We Jam Econo: The Story Of The Minutemen
A documentary about the fabled punk band from California. If you don’t know anything about the band, you will learn via interviews from band members and others, including the ubiquitous Henry Rollins. For fans only, this is a nicely made doco about the brief life of one of the pivotal punk groups stateside.

Pick of the indies

Everything
Writer and director Richard Hawkins made his name with the script for ‘The Theory Of Flight’ and now has fashioned an astonishing directorial debut made in the face of a British film industry in crisis on a budget of under £50,000 and shot under ten days – a major miracle.

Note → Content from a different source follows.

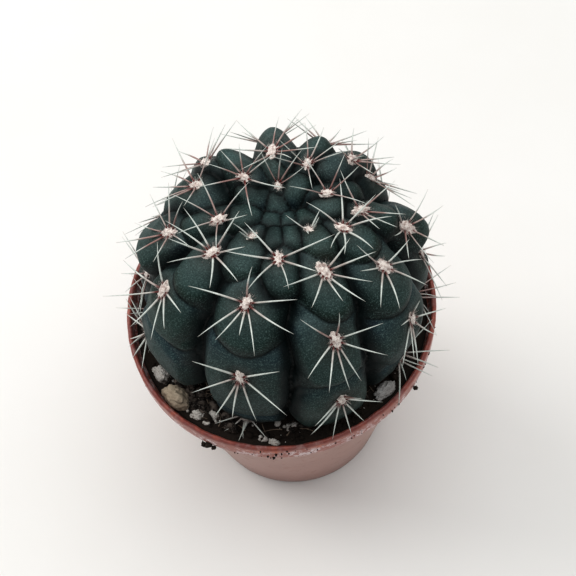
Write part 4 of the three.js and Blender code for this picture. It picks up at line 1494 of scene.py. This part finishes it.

Ray Winstone stars as a man who visits a prostitute (Jan Graveson) nine times in as many days without asking for sex.
He’s a police detective, not in great shape, but with an agenda. Naomi (Graveson) is experienced in her job but still can’t quite figure out what this man wants as he snubs her usual chat-ups and flees.
First time jitters? The beauty of Everything is that despite its familiar territory and its tendency to swing into expected voyeurism, the performers are do their bit which in turn lets the script live through them.
Ignore the tell-tale handheld camera jolts which remain a ready reminder of the lack of time and money available for this tale.
Winstone is magnificent as the mysterious if not downright annoying copper who can’t spit it out while Graveson turns in one of those ‘revelatory’ turns which should transform her career.